Demolding and Inspection:
- Demolding: Carefully remove the forms or moulds after the concrete is set.
- Inspection: Inspect the slab for defects, such as cracks or air pockets, and perform any necessary quality control tests.
Quality Control:
- Testing: Conduct tests to ensure the slab meets specified standards and requirements. Common tests include compressive strength tests and surface quality assessments.
- Documentation: Maintain records of the manufacturing process, test results, and any corrective actions taken.

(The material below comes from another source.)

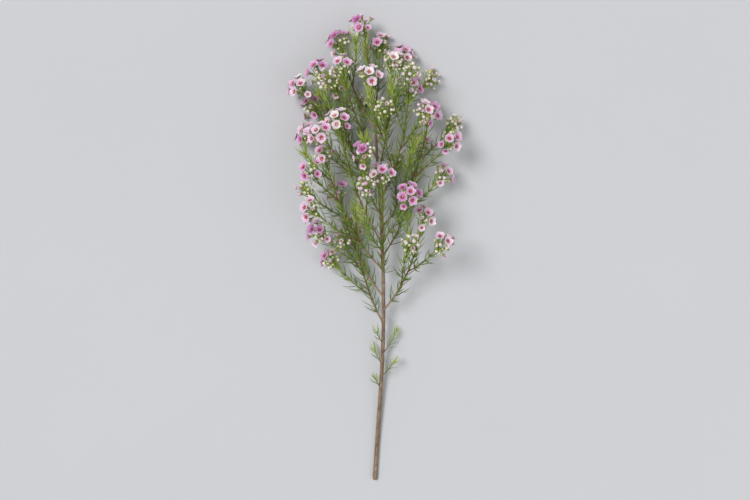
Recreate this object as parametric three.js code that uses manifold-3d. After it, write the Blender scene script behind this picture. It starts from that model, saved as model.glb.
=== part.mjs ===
// A cut stem of waxflower (Chamelaucium uncinatum) lying on its side, in millimetres.
//
// The stem runs along +Y, with +Z up from the surface that it lies on. The origin is in the middle of the flat that
// its foot rests on. The woody main stem rises from there, because the side sprays under it hold it up. Each spray
// is one body: a thin axis with twigs, needle leaves in crossed pairs, flower stalks that widen into green cups,
// and round buds. The open flowers of a cluster lap each other and are one body too, seated on the cups of their
// spray. Everything is grown by rule from the values below, with seeded draws.
import * as THREE from "three";
import { mergeVertices } from "three/addons/utils/BufferGeometryUtils.js";
import Module from "manifold-3d";

// ---- Driving dimensions ----

// The main stem, whose axis carries on through the last spray
const STEM_REACH = 560; // length of the main axis along Y
const CUT_END = -0.02; // share of the axis at the cut end, behind the origin
const STEM_RADIUS = 2.9; // at the origin
const STEM_TOP_RADIUS = 1.5; // at the last fork
const STEM_LIFT = 27; // how far the sprays hold the upper stem off the surface
const LIFT_START = 0.03; // shares of the axis where it leaves the surface
const LIFT_END = 0.6; // and where it reaches its full height
const STEM_SWAY = 7; // sideways bend, a stretch of a wave
const SWAY_START = -0.5; // radians of that wave at the origin
const SWAY_TURN = 5.2; // and from there to the tip
const STEM_SIDES = 8;
const STEM_STEPS = 15;

// The sprays
const SPRAYS = 17;
const FIRST_FORK = 0.36; // shares of the main axis
const LAST_FORK = 0.86;
const LOW_SPRAY = 150; // lengths of the lowest, the middle and the last spray
const MIDDLE_SPRAY = 172;
const LAST_SPRAY = 88;
const LENGTH_PLAY = [0.88, 1.07]; // shares of that length
const OPEN_ANGLE = 40; // degrees from the stem where a spray leaves it
const OPEN_PLAY = [0.88, 1.12];
const CLOSE_ANGLE = 10; // degrees from the stem where a spray ends
const LEADER_OPEN = 4; // the same for the last spray, which carries the stem on
const LEADER_CLOSE = 8;
const SPRAY_BEND = 0.46; // share of a spray's length where it turns
const SPRAY_DROOP = 0.05; // how far its tip hangs, as a share of its length
const LOW_CLIMB = -62; // degrees above level of the lowest and steepest sprays
const HIGH_CLIMB = 84;
const FIRST_CLIMB = 0.1; // share of that range where the first spray starts
const CLIMB_PLAY = 12; // how far one may climb more or less than its turn
const MORE_PLAY = 0.2; // and how much further at each new try
const FLATTEN = 0.56; // the lying stem's sprays sag to this share of their height
const SPRAY_RADIUS = 1.25;
const SPRAY_TIP_RADIUS = 0.6;
const SPRAY_SIDES = 4;
const SPRAY_STEPS = 5;

// The twigs on a spray
const TWIG_SPACING = 38; // one twig for each such length of the spray
const FIRST_TWIG = 0.24; // shares of the spray's length
const LAST_TWIG = 0.9;
const TWIG_PLAY = 0.03;
const TWIG_ANGLE = 38; // degrees from the spray where a twig leaves it
const TWIG_CLOSING = 0.45; // share of that angle where it ends
const TWIG_TURNS = [-12, 62]; // degrees above level
const TWIG_LENGTH = [24, 34];
const TWIG_GAIN = 0.48; // what a twig gains for each length of spray beyond it
const TWIG_KINDS = ["blooms", "buds", "blooms", "leaves"]; // what successive twigs end in
const TRIES = 30; // turns tried before a twig that has no room is left out
const TWIG_RADIUS = 0.7;
const TWIG_TIP_RADIUS = 0.5;
const TWIG_STEPS = 2;
const LOWEST_BEND = 9; // lowest heights of a spray's bend
const LOWEST_TIP = 7; // and of a twig's bend and of any end
const LOW_OUT = -0.2; // a spray that leaves the stem lower than this sags on to the surface

// The clusters
const DOME_RADIUS = 13; // from the twig's end to the top flower
const OUTER_DOME = [0.8, 1.05]; // shares of it to the buds round the top flower
const LOWER_DOME = [0.75, 0.95]; // and to the small buds below
const FIRST_LEAN = 0.6; // radians from the top flower's axis to the next ones'
const BUD_LEAN = 44; // degrees from the cluster's axis to the buds round the top
const LOW_LEAN = [78, 96]; // and to the small buds
const FIRST_STALK = 4.5; // from the twig's end down to the first stalk below the top one
const STALK_SPACING = 1.6;
const LOW_STALK = 8; // and down to the first small bud's stalk
const LOW_SPACING = 2;
const LAP = 0.85; // where a petal is lapped by the next flower's, as a share of the radius
const LAP_RISE = 1.75; // and how high above the petals' base
const RIM = 0.93; // radius at the middle of a petal's rim, as a share of the flower's
const BLOOM_RADIUS = 6.8;
const TOP_SIZE = [0.98, 1.08]; // shares of the radius
const RING_SIZE = [0.95, 1.05];
const BLOOM_THICKNESS = 0.7;
const PETAL_RISE = 1.9; // how far the petals' rims stand above their base
const CUP_RADIUS = 1.9;
const CUP_LENGTH = 4.6;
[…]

Fresh concrete usually contains a honeycomb of air pockets, significantly affecting the finished product. External vibration, using specially constructed electromagnetic steel tables, is often used to eliminate these pockets from the finished product; these generate levels of vibration or shaking at the desired amplitude and frequency to reduce slab defects. These often utilise electromagnets such as REO Type WI21 and are controlled using sophisticated variable voltage/frequency controllers like the REOVIB MFS368 range
Standards like BS EN123890-2:2019 and ASTM C192 provide guidelines for this process. Manufacturers also implement quality control measures to complement these standards, tailored to their specific processes and product requirements. These internal standards often involve detailed protocols for operating and monitoring vibrating tables to ensure consistent product quality.
A repeatable method for monitoring the vibration and recording any data is essential, and a handheld measurement device like the REO SWM4000 Handheld Vibration monitor can be indispensable.
The SWM4000 allows easy reading and storing of several instantaneous measurements, such as Frequency [Hz], oscillation amplitude [mm], oscillation speed [cm / s] and oscillation acceleration [g]
As a handheld device with integrated rechargeable batteries, it can be used quickly on-site and in all weather, eliminating the requirement for additional software or mobile devices.
The SWM4000 builds on the lessons learned from the design and development of its previous version, the SWM3000. ‘We learnt quite quickly that the SWM4000 needed to be much tougher than the old version’, Said Steve Hughes, MD of REO UK LTD. ‘When we designed the product originally, we expected that most units would be used in nice clean laboratories, and the reality could not be further from the truth’, he continued. ‘The new unit is much more rugged, with a rubberised case and higher environmental protection. The user interface is much more robust, and the battery life is much longer.’
The SWM4000 interfaces with an accelerometer that can be clamped or attached magnetically to the vibrating table to provide data quickly. The data can be stored and exported to a PC for further analysis.
As the drive toward increased efficiency gathers pace, the use of precast products will increase due to their reduced energy and raw material burden. However, as with all concrete products, ensuring quality standards are set and maintained remains essential.